JUST as the Boy is father to the Man, so is the Young Turk to
the Old Fart. It is a truth forgotten by even the most self-aware,
be they politicians, artists and even comedians - whose job, you
might have thought, would be to register more keenly that
inevitable slide into complacency.
And so, much as we all like Graeme Garden and John Lloyd -
responsible for some of the classic radio and television comedy of
the past 40 years - it is hard not to baulk at their complaints,
aired on The Frequency of Laughter (R4, Saturday), about the axing
of shows they loved, and the paucity of laughs on the radio these
days, while, in almost the same breath, recollecting how stuffy BBC
Light Entertainment was when they entered the fray.
While the thought of Quote, Unquote makes John Lloyd
proud to be a member of the species, there are others who wonder
how on earth such dreary pretension is still commissioned after all
these years.
The Frequency of Laughter is a six-part history of
radio comedy, from 1975 to the present, and the first episode took
us to the end of the 1970s: a time when Ian McIntyre, controller of
Radio 4, wielded the new broom.
The amount of material produced in his three years is
phenomenal, particularly in comparison with today's moribund
turnover; but there was nothing so intrinsically meritorious about
The News Huddlines or Week Ending which required
their unquestioning reappearance in the schedules. With The
News Quiz and I'm Sorry I Haven't a Clue limping on,
sacred cows on which nobody dare place the electrodes, BBC Radio
continues to demonstrate a cagey attitude to change.

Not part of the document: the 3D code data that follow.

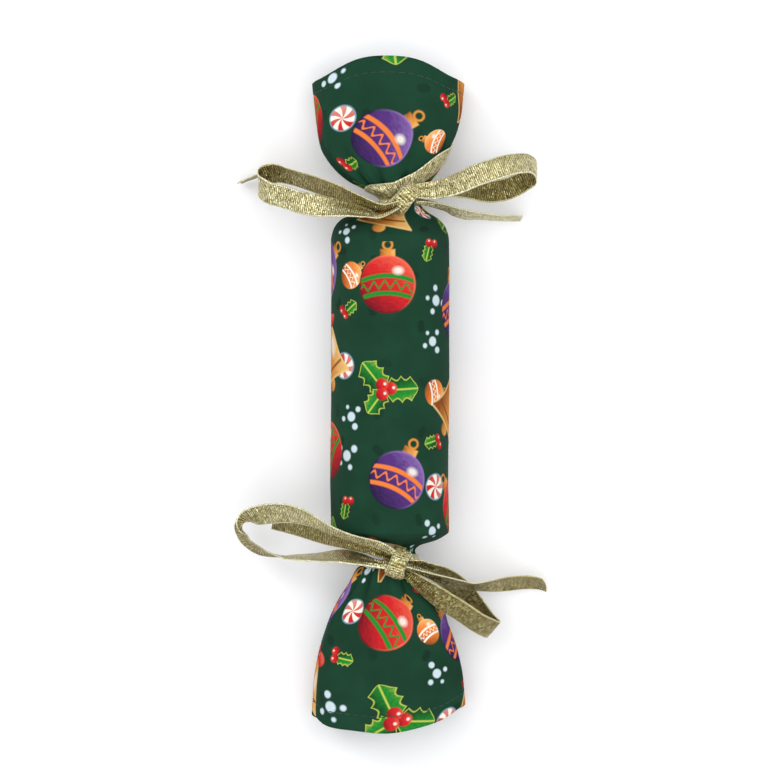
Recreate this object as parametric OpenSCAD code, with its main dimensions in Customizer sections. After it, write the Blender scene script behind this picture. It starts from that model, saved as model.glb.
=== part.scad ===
// A reusable cloth cracker lying on a table: a sewn sleeve over a card tube, gathered at two
// necks and tied there with ribbon bows. The snap runs through both necks, and the tube holds
// a paper crown, a motto slip and a small spinning top.
// The cracker lies along Y. The far end is at +Y, the near end at -Y, and Z = 0 is the table.

/* [Sleeve] */
// Outside diameter of the cloth over the card tube
barrel_d = 52.5; // [44:0.5:60]
// Straight length of the cloth over the card tube
barrel_l = 129; // [110:1:150]
// Thickness of the lined cloth
cloth_t = 1; // [0.8:0.05:1.3]
// Depth to which the cloth is pressed flat where it lies on the table
rest_flat = 0.5; // [0.3:0.05:0.6]

/* [Gathered ends] */
// Length of the rounded shoulder between the barrel and the far neck
far_shoulder_l = 17.8; // [14:0.1:22]
// Length of the rounded shoulder between the barrel and the near neck
near_shoulder_l = 12.5; // [10:0.1:18]
// Width of the tied necks
neck_w = 12.6; // [11.5:0.1:15]
// Height of the tied necks
neck_h = 15; // [13:0.1:18]
// Distance of the necks to the right of the middle
neck_shift = 5; // [0:0.1:8]
// Length of the far flare, from its neck to the middle of its edge
far_flare_l = 63.2; // [50:0.1:80]
// Length of the near flare, from its neck to the middle of its edge
near_flare_l = 77.2; // [60:0.1:90]
// Width of the open mouths
mouth_w = 68; // [60:0.5:76]
// Height of the open mouths
mouth_h = 32; // [24:0.5:40]
// Height of the mouths' lower edges over the table
mouth_lift = 0.3; // [0.2:0.05:2]
// How far the far mouth's edge draws back at its two sides
far_edge_sag = 11.6; // [6:0.1:18]
// How far the near mouth's edge draws back at its two sides
near_edge_sag = 9.1; // [5:0.1:18]
// How much further the near mouth's edge draws back on the right
near_edge_skew = 2.2; // [0:0.1:5]
// Number of pleats round each gathered end
pleats = 10; // [8:1:12]

/* [Card tube] */
// Length of the card tube
tube_l = 126; // [100:1:140]
// Wall of the card tube
tube_wall = 1.2; // [0.8:0.1:2]
// Gap between the card tube and the cloth
tube_gap = 0.2; // [0.1:0.05:0.4]

/* [Ribbon] */
// Width of the ribbon
ribbon_w = 10; // [7:0.5:11]
// Thickness of the ribbon with its corded edges
ribbon_t = 0.6; // [0.4:0.05:0.8]
// Reach of the bows' loops from their knots
bow_reach = 65; // [55:1:75]
// Length of a knot along its band
knot_l = 13; // [11:0.5:15]
// Width of a knot across its band
knot_w = 10; // [8:0.5:12]
// Thickness of a knot
knot_t = 7; // [6:0.5:9]
// Gap between a ribbon and the cloth that it is tied over
ribbon_gap = 0.4; // [0.3:0.05:0.5]
// How far the far neck's ribbon puffs out on the left
band_puff = 5; // [0:0.5:8]

/* [Snap] */
// Width of the two card strips
strip_w = 6; // [5:0.1:7]
// Thickness of a card strip
strip_t = 0.5; // [0.4:0.05:0.7]
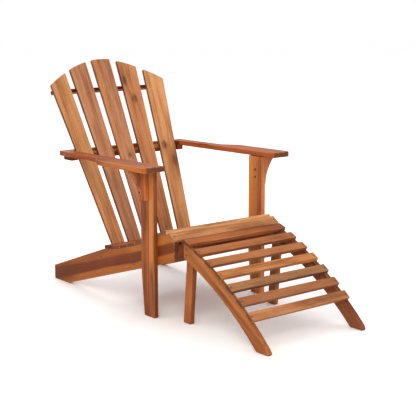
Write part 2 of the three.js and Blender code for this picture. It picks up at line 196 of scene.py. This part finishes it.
# Noises of the wood: the stretch along three axes, the detail and the roughness. The first
# three run over shells about the pith, along the board and outwards, and the others over the
# board itself: along, across and through it.
RINGS = ((0.9, 330, 1), 3.0, 0.62)
BANDS = ((1.3, 74, 1), 2.0, 0.55)
ZONES = ((1.6, 26, 1), 1.0, 0.5)
STREAKS = ((5.5, 260, 260), 3.0, 0.6)
FIBRES = ((26, 1500, 1500), 2.0, 0.6)
BLOTCHES = ((7, 30, 30), 3.0, 0.55)
PORES = ((85, 1700, 1700), 1.0, 0.5)
WANDER = ((2.1, 11, 11), 2.0, 0.5)
KNOT_OUTLINE = ((70, 110, 110), 3.0, 0.5)
SPECKLE = ((300, 420, 420), 3.0, 0.6)
RUBBING = ((9, 60, 60), 3.0, 0.5)

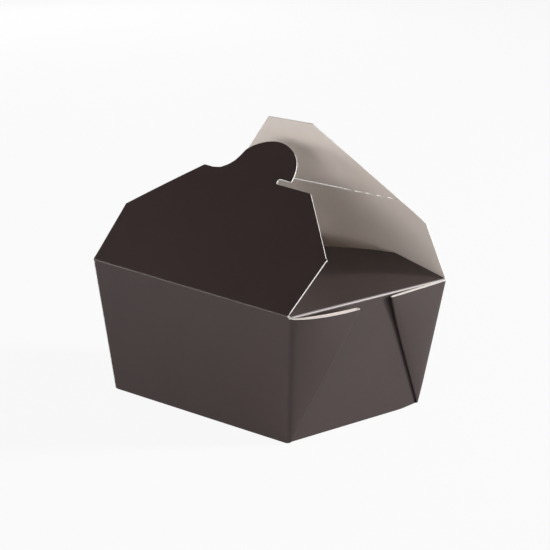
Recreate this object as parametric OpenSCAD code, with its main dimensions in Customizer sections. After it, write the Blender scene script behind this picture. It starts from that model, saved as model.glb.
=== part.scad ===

One thing we can all agree on - Garden and Lloyd described him
here as a genius - is the quality of John Finnemore's Souvenir
Programme (R4, Wednesday). In its fourth series, and
unfatigued by success or an indulgent studio audience, the
programme contains a strategic balance of satire and absurdist
humour.
In the first category, witness the sketch last week about the
antiques collector who has everything - except the swivel chair
designed by the most famous carpenter of all, Jesus. In the second,
a terrific sketch featured the sun-gods Rah, Helios, and Sol trying
to get along at an interfaith conference. Radio comedy will always
be a hit-and-miss affair. (If you want an example of a miss, then
you need listen to only five minutes of Welcome to our
Village, an offering earlier on a Wednesday on Radio 4.) But
John Finnemore remains a consistent hit.
Unwitting humour, though, is often the most memorable. And there
were laughs a-plenty in Across the Board(R4, Thursday)
during which the footballer Sol Campbell simultaneously played
chess with and was interviewed by Dominic Lawson.
Campbell is, by his own regular admissions, a modest, humble
man. To ignore the taunts of the fans showed, in his own words,
"class, maturity, and humility". He is a great learner, we are
told, and, were he not a footballer, he would surely have
demonstrated a talent in another field.
As he spouted all this, Lawson methodically took his game apart,
making Campbell look like a player full of panache but to no real
effect. An Arsenal footballer, in fact.